A survey of leading UK and European insurers reveals more than a quarter expect to increase their allocations to alternative investments in search of greater returns.

06 DEC 2017 | CHRIS SEEKINGS
Web_GrowingAssets_shutterstock_577141876
Insurers turn to alternative investments ©Shutterstock

This comes amid growing concern about the impact future interest rate rises may have on long-dated debt, according to Clear Path Analysis, which carried out the survey.

The industry research provider said the findings suggest insurers are now ready to embrace innovative investment structures in order to boost profitability.

National Bank of Belgium director, Jean Hilgers, said: “Considering the complexity of risks of alternative investment, the insurance industry will have to revisit the current risk management tools.
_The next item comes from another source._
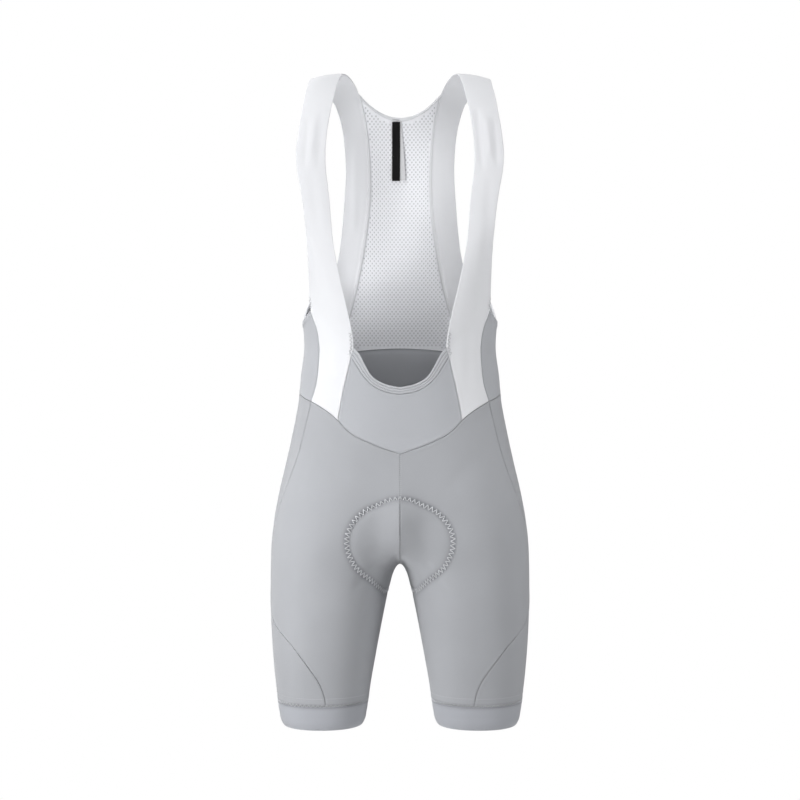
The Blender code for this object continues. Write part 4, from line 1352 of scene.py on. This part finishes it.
class Wires:
    """Short way to add and join nodes in one tree."""

    def __init__(self, tree):
        self.tree = tree

    def add(self, kind, inputs=(), **settings):
        node = self.tree.nodes.new(kind)
        for name, value in settings.items():
            setattr(node, name, value)
        for key, value in dict(inputs).items():
            if isinstance(value, bpy.types.NodeSocket):
                self.tree.links.new(value, node.inputs[key])
            else:
                node.inputs[key].default_value = value
        return node

    def math(self, operation, first, second=0.0, third=0.0):
        node = self.add("ShaderNodeMath", operation=operation)
        for socket, value in zip(node.inputs, (first, second, third)):
            if isinstance(value, bpy.types.NodeSocket):
                self.tree.links.new(value, socket)
            else:
                socket.default_value = value
        return node.outputs[0]


def effect(name, inputs, outputs, make):
    """Shader node group with named inputs and outputs, filled by make(wires, ins)."""
    tree = bpy.data.node_groups.new(name, "ShaderNodeTree")
    kinds = {"value": "NodeSocketFloat", "place": "NodeSocketVector", "colour": "NodeSocketColor"}
    for label, kind, preset in inputs:
        socket = tree.interface.new_socket(label, in_out="INPUT", socket_type=kinds[kind])
        if preset is not None:
            socket.default_value = preset
    for label, kind in outputs:
        tree.interface.new_socket(label, in_out="OUTPUT", socket_type=kinds[kind])
    ins = tree.nodes.new("NodeGroupInput").outputs
    end = tree.nodes.new("NodeGroupOutput")
    wires = Wires(tree)
    for label, socket in make(wires, ins).items():
        tree.links.new(socket, end.inputs[label])
    return tree


def knit_loops(wires, ins):
    """Columns of knitted loops: rounded wales with slanting courses."""
    axes = wires.add("ShaderNodeSeparateXYZ", {"Vector": ins["Lengths"]}).outputs
    wale = wires.math("DIVIDE", axes["X"], ins["Wale"])
    course = wires.math("DIVIDE", axes["Y"], ins["Course"])
    away = wires.math("PINGPONG", wale, 0.5)
    away = wires.math("MULTIPLY", away, 2.0)
    slant = wires.math("MULTIPLY_ADD", away, 0.5, course)
    loop = wires.math("MULTIPLY", wires.math("PINGPONG", slant, 0.5), 2.0)
    dome = wires.math("SUBTRACT", 1.0, wires.math("POWER", away, 2.0))
    height = wires.math("MULTIPLY", dome, wires.math("MULTIPLY_ADD", loop, 0.5, 0.5))
    # Painted shade: the colour darker in the hollows between the loops.
    shade = wires.math("MULTIPLY_ADD", height, 0.10, 0.93)
    return {"Height": height, "Shade": shade}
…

“For the supervisors, substantial changes will be needed in the way in which we oversee the asset side of the insurance business, from governance to the actual asset allocation process.”
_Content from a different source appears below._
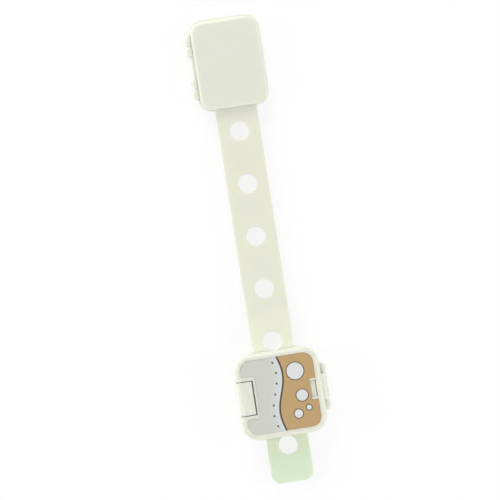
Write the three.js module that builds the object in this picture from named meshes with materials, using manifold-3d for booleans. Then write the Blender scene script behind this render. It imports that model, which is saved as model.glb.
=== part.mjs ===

The survey was carried out in conjunction with Invesco, Schroders and Aon, finding that 16% of insurers expect to increase their allocation to passive management strategies, and 15% to active ones.
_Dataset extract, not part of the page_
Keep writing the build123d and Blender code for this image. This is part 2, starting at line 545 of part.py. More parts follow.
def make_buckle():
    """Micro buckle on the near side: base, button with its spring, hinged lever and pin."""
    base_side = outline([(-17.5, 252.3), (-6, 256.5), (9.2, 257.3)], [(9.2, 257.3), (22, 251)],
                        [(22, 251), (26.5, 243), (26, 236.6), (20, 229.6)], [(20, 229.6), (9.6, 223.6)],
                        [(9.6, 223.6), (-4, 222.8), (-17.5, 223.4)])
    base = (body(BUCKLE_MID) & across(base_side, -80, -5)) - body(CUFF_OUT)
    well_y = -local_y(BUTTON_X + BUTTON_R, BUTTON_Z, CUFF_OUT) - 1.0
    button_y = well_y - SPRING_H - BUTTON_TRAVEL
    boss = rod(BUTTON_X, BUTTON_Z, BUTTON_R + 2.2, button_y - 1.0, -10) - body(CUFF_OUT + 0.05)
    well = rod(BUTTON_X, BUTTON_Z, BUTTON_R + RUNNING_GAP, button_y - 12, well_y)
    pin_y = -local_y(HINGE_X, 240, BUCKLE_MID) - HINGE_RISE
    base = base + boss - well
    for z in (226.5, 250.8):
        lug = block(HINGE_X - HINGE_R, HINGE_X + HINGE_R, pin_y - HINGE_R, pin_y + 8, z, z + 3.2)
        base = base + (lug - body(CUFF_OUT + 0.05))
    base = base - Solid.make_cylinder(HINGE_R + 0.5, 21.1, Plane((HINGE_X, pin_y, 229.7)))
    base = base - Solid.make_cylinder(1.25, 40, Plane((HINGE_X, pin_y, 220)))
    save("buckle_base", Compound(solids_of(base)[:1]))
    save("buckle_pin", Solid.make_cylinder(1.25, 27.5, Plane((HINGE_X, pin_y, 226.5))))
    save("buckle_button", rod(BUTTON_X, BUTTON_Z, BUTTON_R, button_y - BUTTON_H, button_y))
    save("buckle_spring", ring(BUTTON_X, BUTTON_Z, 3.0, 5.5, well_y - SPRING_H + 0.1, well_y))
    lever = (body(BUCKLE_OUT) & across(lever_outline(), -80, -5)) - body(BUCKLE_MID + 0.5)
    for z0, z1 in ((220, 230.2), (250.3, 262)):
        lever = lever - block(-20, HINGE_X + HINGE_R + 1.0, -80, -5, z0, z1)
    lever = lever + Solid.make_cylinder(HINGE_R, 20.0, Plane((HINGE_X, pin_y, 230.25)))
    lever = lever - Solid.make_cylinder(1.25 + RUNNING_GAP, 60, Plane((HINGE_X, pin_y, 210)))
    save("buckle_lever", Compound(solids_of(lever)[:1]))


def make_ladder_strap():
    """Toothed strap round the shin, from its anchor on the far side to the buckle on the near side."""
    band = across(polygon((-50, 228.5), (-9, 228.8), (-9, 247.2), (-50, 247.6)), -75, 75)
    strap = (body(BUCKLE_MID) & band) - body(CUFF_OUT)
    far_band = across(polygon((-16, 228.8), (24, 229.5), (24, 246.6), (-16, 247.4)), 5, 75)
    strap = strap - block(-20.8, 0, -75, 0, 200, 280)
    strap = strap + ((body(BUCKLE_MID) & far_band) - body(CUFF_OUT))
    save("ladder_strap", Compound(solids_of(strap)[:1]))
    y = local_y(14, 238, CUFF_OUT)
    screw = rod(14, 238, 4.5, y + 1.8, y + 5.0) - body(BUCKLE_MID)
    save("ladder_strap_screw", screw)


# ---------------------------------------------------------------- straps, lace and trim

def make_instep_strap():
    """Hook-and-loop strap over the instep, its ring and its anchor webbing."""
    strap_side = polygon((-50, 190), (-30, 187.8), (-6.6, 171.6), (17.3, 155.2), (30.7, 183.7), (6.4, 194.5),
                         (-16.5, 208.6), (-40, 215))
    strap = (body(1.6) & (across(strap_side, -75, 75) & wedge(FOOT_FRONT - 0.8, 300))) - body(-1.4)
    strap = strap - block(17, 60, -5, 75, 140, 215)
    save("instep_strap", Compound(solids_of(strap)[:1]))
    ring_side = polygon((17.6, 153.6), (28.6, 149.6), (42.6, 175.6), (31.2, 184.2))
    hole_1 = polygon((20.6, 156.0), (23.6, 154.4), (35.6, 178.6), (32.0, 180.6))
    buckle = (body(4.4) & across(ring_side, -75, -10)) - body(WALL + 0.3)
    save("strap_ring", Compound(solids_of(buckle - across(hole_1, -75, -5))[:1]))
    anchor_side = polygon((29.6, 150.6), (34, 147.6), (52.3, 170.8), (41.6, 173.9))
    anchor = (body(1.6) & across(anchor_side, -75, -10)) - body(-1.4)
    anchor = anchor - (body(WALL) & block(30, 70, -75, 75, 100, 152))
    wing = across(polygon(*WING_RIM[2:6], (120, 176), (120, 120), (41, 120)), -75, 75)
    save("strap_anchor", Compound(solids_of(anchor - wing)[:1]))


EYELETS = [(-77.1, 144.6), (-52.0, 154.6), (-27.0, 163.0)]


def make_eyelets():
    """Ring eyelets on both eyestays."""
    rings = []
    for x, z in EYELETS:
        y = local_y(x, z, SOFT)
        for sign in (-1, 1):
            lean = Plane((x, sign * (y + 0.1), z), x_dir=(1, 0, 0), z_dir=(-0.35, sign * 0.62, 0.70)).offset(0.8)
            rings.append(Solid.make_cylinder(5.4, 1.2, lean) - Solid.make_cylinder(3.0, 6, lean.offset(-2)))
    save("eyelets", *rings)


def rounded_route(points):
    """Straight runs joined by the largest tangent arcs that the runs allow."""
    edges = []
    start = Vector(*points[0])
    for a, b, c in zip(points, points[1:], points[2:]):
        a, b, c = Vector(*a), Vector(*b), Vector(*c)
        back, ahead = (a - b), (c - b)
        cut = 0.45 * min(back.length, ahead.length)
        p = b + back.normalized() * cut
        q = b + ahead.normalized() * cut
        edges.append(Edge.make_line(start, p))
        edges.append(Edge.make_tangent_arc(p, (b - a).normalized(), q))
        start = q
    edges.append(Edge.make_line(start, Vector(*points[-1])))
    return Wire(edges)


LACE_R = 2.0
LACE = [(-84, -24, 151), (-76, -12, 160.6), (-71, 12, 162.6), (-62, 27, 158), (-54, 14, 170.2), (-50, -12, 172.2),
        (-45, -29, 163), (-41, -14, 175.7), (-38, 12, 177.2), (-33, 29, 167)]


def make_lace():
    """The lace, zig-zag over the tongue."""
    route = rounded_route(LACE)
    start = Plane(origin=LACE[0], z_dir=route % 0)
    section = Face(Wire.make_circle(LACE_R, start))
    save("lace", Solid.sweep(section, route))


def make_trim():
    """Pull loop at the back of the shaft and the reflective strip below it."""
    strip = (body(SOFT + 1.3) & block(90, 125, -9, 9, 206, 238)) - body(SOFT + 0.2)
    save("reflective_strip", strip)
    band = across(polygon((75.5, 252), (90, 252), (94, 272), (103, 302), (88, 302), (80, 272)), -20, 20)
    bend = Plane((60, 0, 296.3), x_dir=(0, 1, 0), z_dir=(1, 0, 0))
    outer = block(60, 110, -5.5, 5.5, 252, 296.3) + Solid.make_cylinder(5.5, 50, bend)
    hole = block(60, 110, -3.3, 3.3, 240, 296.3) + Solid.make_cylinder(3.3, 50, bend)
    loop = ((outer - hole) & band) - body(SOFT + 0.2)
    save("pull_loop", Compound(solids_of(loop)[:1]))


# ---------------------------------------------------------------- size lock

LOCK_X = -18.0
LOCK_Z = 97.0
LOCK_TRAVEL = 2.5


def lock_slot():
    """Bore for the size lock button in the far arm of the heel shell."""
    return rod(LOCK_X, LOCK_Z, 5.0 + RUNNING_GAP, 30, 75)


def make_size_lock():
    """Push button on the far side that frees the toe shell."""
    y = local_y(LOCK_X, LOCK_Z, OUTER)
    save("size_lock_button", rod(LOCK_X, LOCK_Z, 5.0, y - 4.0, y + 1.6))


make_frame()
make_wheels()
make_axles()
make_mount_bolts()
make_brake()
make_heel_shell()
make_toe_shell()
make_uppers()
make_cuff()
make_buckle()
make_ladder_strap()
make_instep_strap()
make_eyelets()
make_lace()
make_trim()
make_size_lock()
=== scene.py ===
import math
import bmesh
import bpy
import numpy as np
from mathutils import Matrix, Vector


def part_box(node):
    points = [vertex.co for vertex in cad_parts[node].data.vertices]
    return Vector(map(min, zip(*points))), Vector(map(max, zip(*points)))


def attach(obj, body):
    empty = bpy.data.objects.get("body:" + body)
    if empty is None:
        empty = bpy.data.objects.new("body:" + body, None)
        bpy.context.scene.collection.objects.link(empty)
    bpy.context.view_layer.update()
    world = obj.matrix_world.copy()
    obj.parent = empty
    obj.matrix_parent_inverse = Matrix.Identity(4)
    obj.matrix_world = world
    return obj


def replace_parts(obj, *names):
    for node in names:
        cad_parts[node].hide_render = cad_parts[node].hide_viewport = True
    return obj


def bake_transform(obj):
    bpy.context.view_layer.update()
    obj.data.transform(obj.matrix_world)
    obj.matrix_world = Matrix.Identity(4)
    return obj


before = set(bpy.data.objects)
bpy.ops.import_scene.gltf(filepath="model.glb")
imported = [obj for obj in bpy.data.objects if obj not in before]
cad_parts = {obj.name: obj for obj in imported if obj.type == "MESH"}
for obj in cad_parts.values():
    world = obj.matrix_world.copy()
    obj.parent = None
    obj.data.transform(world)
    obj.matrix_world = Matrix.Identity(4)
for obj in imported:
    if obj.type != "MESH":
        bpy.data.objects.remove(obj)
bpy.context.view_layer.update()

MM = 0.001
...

Despite widespread talk about the growing role of private market investments in insurers’ portfolios, the research shows that illiquid assets remain very small, with only private equity exceeding a 5% allocation.

It also indicates that global equities will increase by 11.5%, but that domestic and US ones are out of favour, and will see reductions of 7.3% and 6.2% respectively – suggesting insurers expect emerging markets to drive growth.

Clear Path Analysis said fluctuating geo-political uncertainty, new regulation and an increasing number of insurers moving up the yield curve meant insurance asset management has “never been more interesting”.

It also argues that heightened attention paid by the Prudential Regulatory Authority (PRA) on the role of alternatives and illiquid investments makes now a “pivotal time” for the industry.

However, the research shows that over one-fifth of insurance internal investment teams are not given a specific target to reach, highlighting the difficulty in benchmarking performance.

“A rigorous approach to selecting, assessing and managing illiquid assets is of vital importance, both to the firms themselves and from a wider financial stability standpoint,” warned Lewis Webber, PRA insurance data analytics head.